EXERCISE REQUIREMENTS: Write out again, unaltered, the lines from the start through the line containing "ROUND_EDGE = math.radians(38)".

+---+

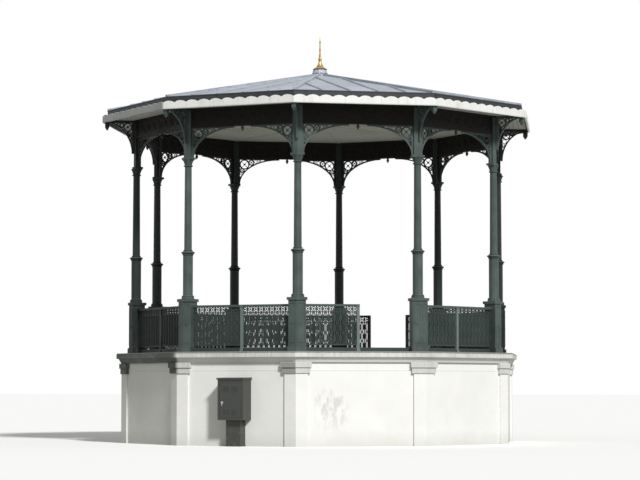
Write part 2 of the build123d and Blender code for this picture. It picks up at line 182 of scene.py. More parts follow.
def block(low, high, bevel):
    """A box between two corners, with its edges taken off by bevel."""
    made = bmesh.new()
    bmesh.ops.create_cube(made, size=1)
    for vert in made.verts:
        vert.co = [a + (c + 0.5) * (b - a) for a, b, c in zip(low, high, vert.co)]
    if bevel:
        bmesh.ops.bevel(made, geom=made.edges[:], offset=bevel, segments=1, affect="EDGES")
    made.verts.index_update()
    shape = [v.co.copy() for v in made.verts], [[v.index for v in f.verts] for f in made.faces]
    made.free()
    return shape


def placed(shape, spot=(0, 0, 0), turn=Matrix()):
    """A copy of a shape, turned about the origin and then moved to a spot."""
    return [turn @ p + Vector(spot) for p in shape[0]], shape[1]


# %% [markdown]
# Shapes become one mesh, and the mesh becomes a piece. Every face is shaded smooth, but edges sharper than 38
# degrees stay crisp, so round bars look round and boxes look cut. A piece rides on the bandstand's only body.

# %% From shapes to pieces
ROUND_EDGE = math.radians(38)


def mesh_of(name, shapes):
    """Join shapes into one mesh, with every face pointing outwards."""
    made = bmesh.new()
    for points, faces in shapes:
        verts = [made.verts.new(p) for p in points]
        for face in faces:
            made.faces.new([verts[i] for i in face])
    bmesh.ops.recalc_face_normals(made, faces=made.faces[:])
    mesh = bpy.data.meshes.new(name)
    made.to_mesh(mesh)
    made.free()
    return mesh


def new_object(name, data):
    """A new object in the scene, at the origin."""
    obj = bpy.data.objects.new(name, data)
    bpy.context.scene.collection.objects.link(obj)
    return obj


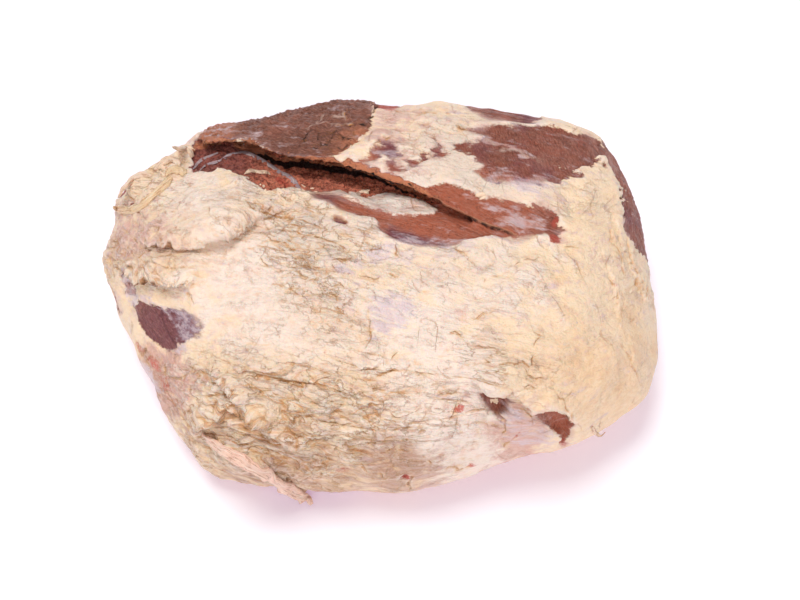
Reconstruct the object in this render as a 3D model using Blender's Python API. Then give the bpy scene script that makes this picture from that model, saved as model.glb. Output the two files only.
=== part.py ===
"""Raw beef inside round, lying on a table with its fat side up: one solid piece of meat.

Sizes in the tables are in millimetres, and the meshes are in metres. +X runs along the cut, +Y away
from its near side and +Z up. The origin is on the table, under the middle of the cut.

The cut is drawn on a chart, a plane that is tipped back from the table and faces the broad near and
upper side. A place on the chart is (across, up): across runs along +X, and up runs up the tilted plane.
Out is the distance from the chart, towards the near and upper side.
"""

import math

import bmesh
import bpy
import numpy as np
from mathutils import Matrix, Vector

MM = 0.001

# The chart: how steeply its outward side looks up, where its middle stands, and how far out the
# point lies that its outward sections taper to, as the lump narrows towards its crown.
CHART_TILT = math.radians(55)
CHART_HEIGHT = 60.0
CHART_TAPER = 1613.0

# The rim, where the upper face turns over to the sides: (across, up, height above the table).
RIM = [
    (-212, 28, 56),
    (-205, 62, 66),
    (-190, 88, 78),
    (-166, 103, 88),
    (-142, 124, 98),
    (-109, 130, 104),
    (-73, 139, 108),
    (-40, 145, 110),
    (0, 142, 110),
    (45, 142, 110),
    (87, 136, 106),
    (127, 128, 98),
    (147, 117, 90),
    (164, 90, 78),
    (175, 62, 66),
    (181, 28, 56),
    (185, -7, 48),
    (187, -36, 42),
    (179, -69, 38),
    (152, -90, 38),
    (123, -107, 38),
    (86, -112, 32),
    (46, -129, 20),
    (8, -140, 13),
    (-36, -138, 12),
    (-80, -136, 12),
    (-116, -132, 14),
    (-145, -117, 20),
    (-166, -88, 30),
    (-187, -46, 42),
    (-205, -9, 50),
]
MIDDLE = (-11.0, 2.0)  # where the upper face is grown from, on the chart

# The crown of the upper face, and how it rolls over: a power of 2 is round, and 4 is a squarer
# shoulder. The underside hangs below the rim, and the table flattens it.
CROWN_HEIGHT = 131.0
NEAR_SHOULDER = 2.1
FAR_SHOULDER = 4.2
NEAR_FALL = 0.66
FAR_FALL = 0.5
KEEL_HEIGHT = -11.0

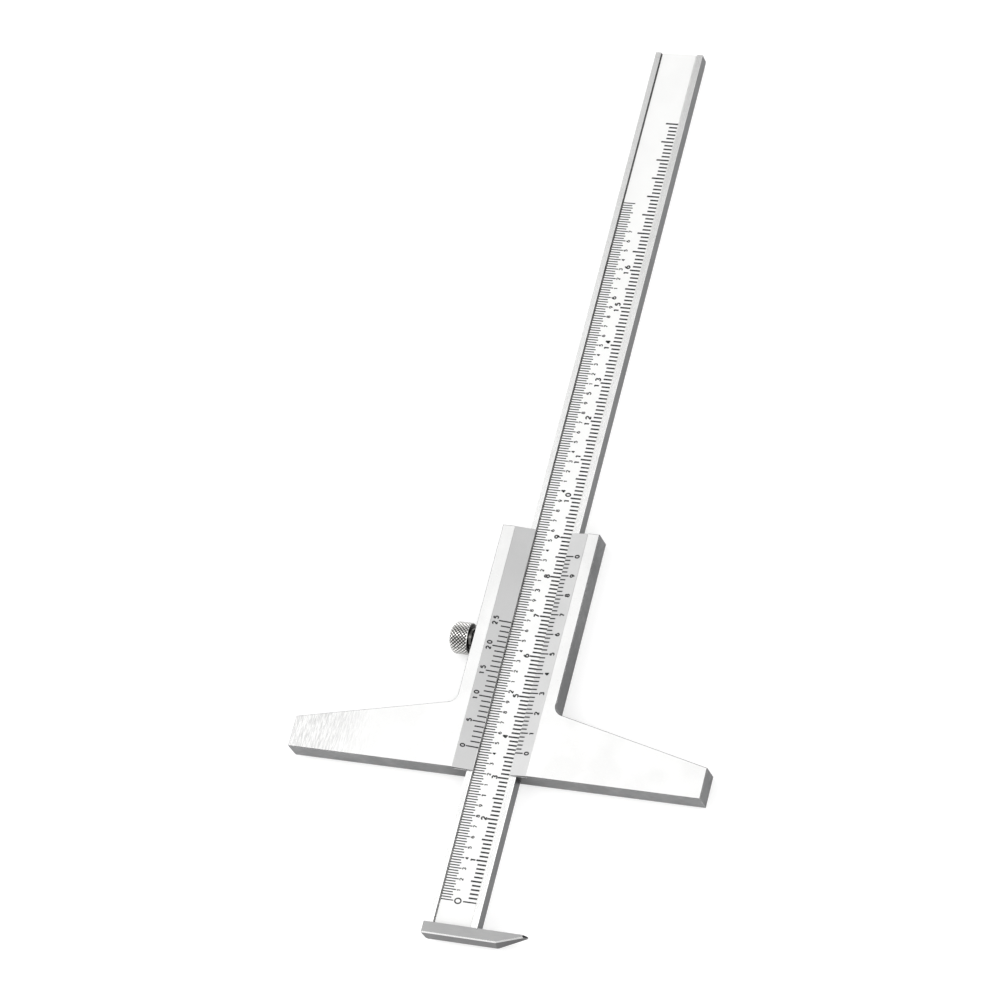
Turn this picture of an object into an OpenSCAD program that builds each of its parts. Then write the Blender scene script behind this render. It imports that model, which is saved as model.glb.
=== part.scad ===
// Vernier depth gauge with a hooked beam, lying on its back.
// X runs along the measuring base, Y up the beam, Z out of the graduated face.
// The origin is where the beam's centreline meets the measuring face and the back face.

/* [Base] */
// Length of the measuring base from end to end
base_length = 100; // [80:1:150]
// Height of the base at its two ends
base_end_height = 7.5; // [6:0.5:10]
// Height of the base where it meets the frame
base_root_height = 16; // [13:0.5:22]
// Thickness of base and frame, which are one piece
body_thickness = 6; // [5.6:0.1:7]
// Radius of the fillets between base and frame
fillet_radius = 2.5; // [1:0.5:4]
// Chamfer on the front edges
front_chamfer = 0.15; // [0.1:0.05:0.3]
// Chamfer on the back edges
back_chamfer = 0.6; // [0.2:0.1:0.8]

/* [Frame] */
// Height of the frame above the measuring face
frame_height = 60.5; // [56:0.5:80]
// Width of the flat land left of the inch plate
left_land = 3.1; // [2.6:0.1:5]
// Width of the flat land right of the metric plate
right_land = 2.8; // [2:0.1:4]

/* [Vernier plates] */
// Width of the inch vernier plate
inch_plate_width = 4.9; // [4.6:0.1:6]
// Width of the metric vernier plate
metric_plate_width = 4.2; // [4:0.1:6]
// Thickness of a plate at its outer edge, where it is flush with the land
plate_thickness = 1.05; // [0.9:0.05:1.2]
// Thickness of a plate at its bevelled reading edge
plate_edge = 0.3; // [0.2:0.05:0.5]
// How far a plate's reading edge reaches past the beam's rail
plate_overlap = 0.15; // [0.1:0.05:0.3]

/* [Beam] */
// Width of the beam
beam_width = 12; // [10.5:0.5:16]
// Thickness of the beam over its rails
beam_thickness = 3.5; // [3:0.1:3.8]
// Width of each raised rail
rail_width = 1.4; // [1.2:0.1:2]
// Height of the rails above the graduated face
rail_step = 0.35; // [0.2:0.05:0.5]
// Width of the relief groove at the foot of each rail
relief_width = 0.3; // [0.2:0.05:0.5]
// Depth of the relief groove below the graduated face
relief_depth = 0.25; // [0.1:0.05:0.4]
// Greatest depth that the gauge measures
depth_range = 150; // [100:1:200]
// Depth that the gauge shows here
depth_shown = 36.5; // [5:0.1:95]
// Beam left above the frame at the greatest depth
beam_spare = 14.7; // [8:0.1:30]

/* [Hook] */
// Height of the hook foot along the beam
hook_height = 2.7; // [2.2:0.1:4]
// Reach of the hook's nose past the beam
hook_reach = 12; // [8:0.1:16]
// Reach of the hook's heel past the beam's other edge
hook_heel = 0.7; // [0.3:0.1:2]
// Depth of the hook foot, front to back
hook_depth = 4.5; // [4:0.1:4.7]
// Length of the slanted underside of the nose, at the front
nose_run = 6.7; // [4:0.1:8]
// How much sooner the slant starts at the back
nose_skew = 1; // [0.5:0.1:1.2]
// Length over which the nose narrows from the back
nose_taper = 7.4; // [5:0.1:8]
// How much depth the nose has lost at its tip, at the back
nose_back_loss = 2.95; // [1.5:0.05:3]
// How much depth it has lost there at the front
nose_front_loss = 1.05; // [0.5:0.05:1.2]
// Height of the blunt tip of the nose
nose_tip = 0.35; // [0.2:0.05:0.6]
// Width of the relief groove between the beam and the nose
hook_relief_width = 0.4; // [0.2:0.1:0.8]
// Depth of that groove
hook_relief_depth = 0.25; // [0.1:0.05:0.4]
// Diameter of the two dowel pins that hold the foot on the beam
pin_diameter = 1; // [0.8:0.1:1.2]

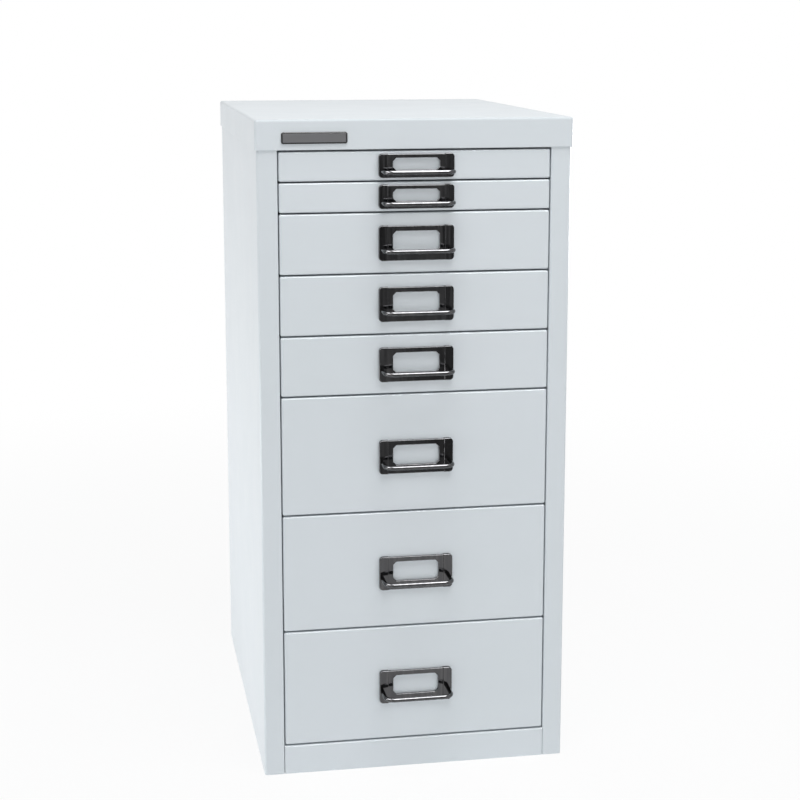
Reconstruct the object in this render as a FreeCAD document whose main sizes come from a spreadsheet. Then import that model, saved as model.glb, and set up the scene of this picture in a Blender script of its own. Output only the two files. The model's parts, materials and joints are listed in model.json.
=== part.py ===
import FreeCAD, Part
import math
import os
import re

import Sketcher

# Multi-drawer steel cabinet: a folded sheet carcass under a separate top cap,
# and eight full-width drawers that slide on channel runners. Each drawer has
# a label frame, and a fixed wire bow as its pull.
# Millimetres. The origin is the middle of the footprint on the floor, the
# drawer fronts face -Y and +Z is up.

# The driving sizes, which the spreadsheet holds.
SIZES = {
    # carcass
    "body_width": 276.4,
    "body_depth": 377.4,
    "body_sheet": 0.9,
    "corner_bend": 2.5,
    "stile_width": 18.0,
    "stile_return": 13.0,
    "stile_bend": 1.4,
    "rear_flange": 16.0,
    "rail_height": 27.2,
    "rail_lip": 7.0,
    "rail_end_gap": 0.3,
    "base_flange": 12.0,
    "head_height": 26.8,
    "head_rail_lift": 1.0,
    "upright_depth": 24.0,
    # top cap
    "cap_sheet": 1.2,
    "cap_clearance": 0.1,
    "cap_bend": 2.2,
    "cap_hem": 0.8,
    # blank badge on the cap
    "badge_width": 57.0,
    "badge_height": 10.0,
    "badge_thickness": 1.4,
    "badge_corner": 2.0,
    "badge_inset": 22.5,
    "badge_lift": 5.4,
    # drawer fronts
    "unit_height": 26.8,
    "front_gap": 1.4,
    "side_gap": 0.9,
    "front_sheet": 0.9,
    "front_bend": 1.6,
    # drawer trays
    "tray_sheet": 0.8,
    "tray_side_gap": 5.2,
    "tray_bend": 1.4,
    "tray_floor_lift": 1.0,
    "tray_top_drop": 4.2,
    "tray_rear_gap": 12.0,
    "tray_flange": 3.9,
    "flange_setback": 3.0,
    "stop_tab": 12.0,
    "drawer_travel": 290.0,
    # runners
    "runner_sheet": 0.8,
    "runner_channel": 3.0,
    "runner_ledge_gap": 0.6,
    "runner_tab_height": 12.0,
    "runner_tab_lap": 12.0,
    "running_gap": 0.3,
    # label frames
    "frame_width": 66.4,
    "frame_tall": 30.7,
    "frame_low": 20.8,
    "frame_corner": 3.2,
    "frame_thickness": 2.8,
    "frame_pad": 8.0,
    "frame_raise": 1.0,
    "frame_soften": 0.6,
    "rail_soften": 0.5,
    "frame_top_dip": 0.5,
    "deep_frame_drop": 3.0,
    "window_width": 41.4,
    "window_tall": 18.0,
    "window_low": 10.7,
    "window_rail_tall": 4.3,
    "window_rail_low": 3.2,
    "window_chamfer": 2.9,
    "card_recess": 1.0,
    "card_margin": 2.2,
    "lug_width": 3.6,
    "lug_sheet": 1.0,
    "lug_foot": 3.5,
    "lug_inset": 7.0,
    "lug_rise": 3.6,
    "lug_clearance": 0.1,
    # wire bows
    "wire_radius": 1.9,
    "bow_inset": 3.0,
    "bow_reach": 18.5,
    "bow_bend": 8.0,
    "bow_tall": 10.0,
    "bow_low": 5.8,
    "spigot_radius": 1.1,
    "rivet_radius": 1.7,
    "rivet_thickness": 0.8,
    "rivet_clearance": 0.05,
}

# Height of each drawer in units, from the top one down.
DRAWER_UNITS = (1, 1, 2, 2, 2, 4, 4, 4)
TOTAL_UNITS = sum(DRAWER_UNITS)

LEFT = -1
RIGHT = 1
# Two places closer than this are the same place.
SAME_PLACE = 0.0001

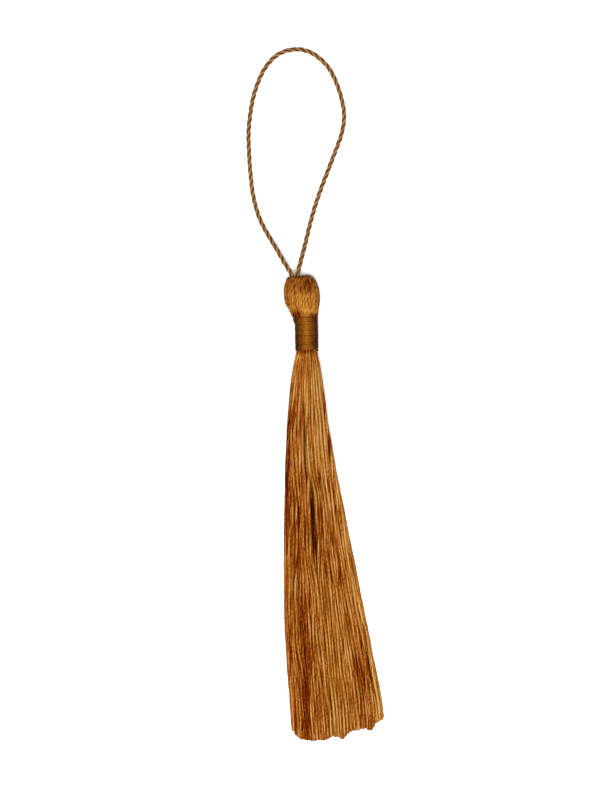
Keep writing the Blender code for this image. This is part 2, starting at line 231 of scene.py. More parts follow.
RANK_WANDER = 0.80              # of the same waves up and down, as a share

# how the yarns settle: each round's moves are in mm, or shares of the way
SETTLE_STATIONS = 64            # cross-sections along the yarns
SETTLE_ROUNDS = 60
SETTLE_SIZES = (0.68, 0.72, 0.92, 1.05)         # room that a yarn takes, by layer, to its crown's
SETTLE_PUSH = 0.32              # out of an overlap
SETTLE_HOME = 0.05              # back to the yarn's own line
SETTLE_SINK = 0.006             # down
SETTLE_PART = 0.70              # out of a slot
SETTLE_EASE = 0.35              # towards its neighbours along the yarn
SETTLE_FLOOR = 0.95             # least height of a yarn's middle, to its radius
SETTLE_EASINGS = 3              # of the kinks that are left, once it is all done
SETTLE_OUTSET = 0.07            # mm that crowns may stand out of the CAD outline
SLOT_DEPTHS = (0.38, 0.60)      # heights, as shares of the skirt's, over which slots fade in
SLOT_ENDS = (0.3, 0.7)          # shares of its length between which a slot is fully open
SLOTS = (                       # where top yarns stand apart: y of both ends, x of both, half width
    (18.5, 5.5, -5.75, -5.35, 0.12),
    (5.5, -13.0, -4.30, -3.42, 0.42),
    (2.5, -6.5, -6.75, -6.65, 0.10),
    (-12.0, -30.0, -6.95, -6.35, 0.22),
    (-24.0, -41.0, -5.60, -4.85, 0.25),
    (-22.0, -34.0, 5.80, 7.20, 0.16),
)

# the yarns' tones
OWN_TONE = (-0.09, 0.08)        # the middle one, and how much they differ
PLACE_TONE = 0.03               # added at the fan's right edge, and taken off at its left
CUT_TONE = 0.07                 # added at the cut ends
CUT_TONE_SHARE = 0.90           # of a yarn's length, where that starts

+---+

RESULT:
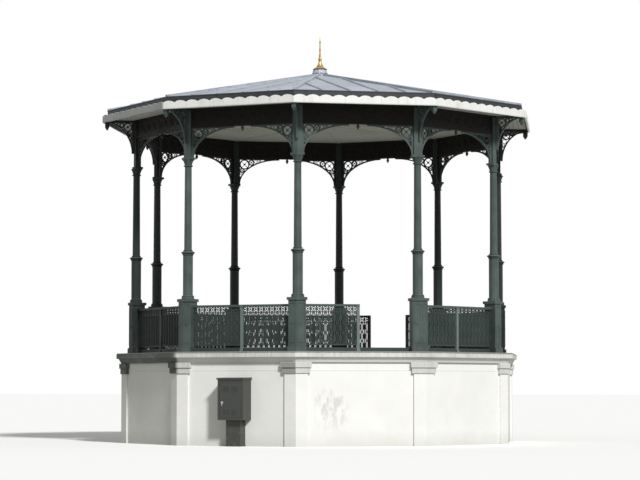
Write part 2 of the build123d and Blender code for this picture. It picks up at line 182 of scene.py. More parts follow.
def block(low, high, bevel):
    """A box between two corners, with its edges taken off by bevel."""
    made = bmesh.new()
    bmesh.ops.create_cube(made, size=1)
    for vert in made.verts:
        vert.co = [a + (c + 0.5) * (b - a) for a, b, c in zip(low, high, vert.co)]
    if bevel:
        bmesh.ops.bevel(made, geom=made.edges[:], offset=bevel, segments=1, affect="EDGES")
    made.verts.index_update()
    shape = [v.co.copy() for v in made.verts], [[v.index for v in f.verts] for f in made.faces]
    made.free()
    return shape


def placed(shape, spot=(0, 0, 0), turn=Matrix()):
    """A copy of a shape, turned about the origin and then moved to a spot."""
    return [turn @ p + Vector(spot) for p in shape[0]], shape[1]


# %% [markdown]
# Shapes become one mesh, and the mesh becomes a piece. Every face is shaded smooth, but edges sharper than 38
# degrees stay crisp, so round bars look round and boxes look cut. A piece rides on the bandstand's only body.

# %% From shapes to pieces
ROUND_EDGE = math.radians(38)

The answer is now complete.